On one hand, I think that my skills as a craftsman would be better
reflected by the more technically proficient movie. I can point to the
lighting and say "I did that" and be happy with it, even though the
movie itself is crap.

On the other, being involved with a crap movie doesn't exactly do well
for your career.

Then again, I think that if I was doing the lighting for H&K, I would
have toned down some things-- but its hard to say just how much time
they had to shoot some of these scenes. It may have been very much run &
gun shooting, which I really hate: if you don't have the time to do it
right, when will you have time to do it over?

I go back and I look at Pray for Daylight, and there are a couple
of scenes in there that I'm really happy with the lighting. The basement
was nearly a thing of beauty, with only two exceptions: the fight scene
where a light was in frame (to be fair, I wasn't shooting on that day),
and the freaking magenta gel that I put on the furnace, which would have
been much better served by a flame or CTO. The magenta is just a freaky
unnatural color, and it bugs me whenever I see it. But the creepy
underlight was seriously pretty, and the scene where Cassie is first
walking into the room and walks through these little spots of accent
light is a thing of beauty.
The second scene that I really like is outside of the house at night
where Rick and Trey are having a discussion in front of the car. The
lighting for this was hugely simple but effective as hell, basically
shooting a light through a big-ass silk. I gelled it differently for
Rick because I was playing with color just a bit to help define the
characters-- some subtle things, like the vampires had a reddish tinge
to them, and when Cassie first appears and shoots Kristianne, She starts
off blue and ends up orange.
And then there's the nighttime shot of Cassie in bed. Single light
through the window, with a bunch of *stuff* hanging from the curtain
rod. Pretty.

Not everything was as nice. There's a scene where Trey turns around in
the dining room and a shadow crosses over his face. To me, it's way too
obvious, enough to be distracting. I wanted a more subtle color change
rather than a darkening, and had I been thinking I probably would have
added a small dedo off axis so that the lighting on him would change but
the overall illumination would stay about the same level.

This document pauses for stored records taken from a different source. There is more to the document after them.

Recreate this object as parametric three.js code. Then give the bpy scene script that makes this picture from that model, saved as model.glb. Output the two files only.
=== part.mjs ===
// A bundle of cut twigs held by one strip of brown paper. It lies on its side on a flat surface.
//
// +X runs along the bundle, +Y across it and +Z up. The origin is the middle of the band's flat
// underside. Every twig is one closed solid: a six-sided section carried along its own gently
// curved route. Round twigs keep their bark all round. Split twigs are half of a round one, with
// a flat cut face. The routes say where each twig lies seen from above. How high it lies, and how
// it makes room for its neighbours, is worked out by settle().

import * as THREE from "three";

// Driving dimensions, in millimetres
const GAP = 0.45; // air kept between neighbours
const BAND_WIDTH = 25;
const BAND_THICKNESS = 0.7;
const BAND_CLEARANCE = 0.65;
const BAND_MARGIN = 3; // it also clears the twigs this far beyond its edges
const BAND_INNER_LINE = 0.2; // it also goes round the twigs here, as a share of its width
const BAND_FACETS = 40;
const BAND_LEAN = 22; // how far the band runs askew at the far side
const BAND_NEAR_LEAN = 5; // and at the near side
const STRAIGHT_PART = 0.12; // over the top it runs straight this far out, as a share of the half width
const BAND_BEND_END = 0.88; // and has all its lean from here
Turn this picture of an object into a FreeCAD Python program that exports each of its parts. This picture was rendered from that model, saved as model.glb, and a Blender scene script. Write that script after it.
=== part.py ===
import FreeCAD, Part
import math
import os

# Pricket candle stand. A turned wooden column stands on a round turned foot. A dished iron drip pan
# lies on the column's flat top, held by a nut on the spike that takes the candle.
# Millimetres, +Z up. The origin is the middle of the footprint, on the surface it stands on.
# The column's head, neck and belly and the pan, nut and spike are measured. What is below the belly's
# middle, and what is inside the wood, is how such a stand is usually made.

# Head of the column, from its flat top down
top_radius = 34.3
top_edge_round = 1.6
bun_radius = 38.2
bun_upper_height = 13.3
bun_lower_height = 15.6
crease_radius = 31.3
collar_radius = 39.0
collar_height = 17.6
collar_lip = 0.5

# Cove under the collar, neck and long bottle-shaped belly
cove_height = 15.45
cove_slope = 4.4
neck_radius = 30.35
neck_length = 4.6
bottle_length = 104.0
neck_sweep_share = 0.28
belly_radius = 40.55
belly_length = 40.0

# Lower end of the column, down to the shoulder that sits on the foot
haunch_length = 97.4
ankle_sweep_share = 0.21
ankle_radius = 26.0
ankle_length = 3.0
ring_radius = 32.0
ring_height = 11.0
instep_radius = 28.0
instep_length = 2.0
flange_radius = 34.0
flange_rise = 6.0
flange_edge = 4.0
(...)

I suppose you can chalk it up to learning.

Thinking about Bagdude-- it's not exactly a movie with heavy content.
It's really pretty silly, and needs a visual design to reflect that.
Most of it takes place outside where lighting is more difficult, and
needs to be handled with reflectors, diffusers, and shading. And oddly,
those are the pieces of equipment that I don't have as much of.

You know, I'm going to need a sewing machine. Probably something
industrial strength.

Comments

( 4 comments — Leave a comment )
purplesquirrel
Jan. 26th, 2005 05:36 pm (UTC)
I watched Harold & Kumar the other day too. The most entertaining part for me was the DVD extra with the sound guy doing field recordings of farts. It was so absurd that it was funny. The movie itself, however, not so much.

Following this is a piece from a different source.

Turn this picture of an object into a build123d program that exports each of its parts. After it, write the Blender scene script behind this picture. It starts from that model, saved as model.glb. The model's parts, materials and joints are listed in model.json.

What kind if stitch do you need for your industrial machine? I'll keep an eye out for one. I've seen several industrial machines in local flea markets.
magicmarmot
Jan. 26th, 2005 06:53 pm (UTC)
I don't really need anything special in stitchery, just something linear that I can sew hems into the cloth and other materials that I need to reinforce big screens. For instance, I'm getting a big batch of fiberglass window screen that I want to put grommets into without having it rip or tear. I figure that I need to sew a reinforcing strip of some other fabric (or possibly gaffer tape) around the edge to give it something to distribute the stress more evenly. I'll also be doing much the same to other fabrics like organza, polyester, muslin, and possibly the thin fabric-backed foam. The pieces will be pretty large-- maybe 20 feet square maximum.

And my sewing experience is limited. :)
purplesquirrel
Jan. 26th, 2005 07:56 pm (UTC)
A straight-stitch industrial machine ought to work just fine for you then. You may be able to get away with an older Singer too - they're made of cast iron and are real workhorses. I made this:
on my 1955 Singer. My machine ca even sew through leather.

It's a good idea to use reinforcing fabric for the screen. If you want it to be sheer, organza is a surprisingly strong fabric.
magicmarmot
Jan. 26th, 2005 08:07 pm (UTC)
That is a big piece. :)

The only thing I don't like about organza is that I haven't been able to find it wider than 45 inches.

I did find this place:

http://www.dazian.com/cgi-bin/page.pl?action=category&cat_id=40

The Brite Screen sounds ideal for what I want to do with the big pieces (10' x 10'). The bobbinette would be great for a black screen, but it's way more expensive than I was looking for. That's why I want to try the window screen.

If you find something, let me know. Thanks!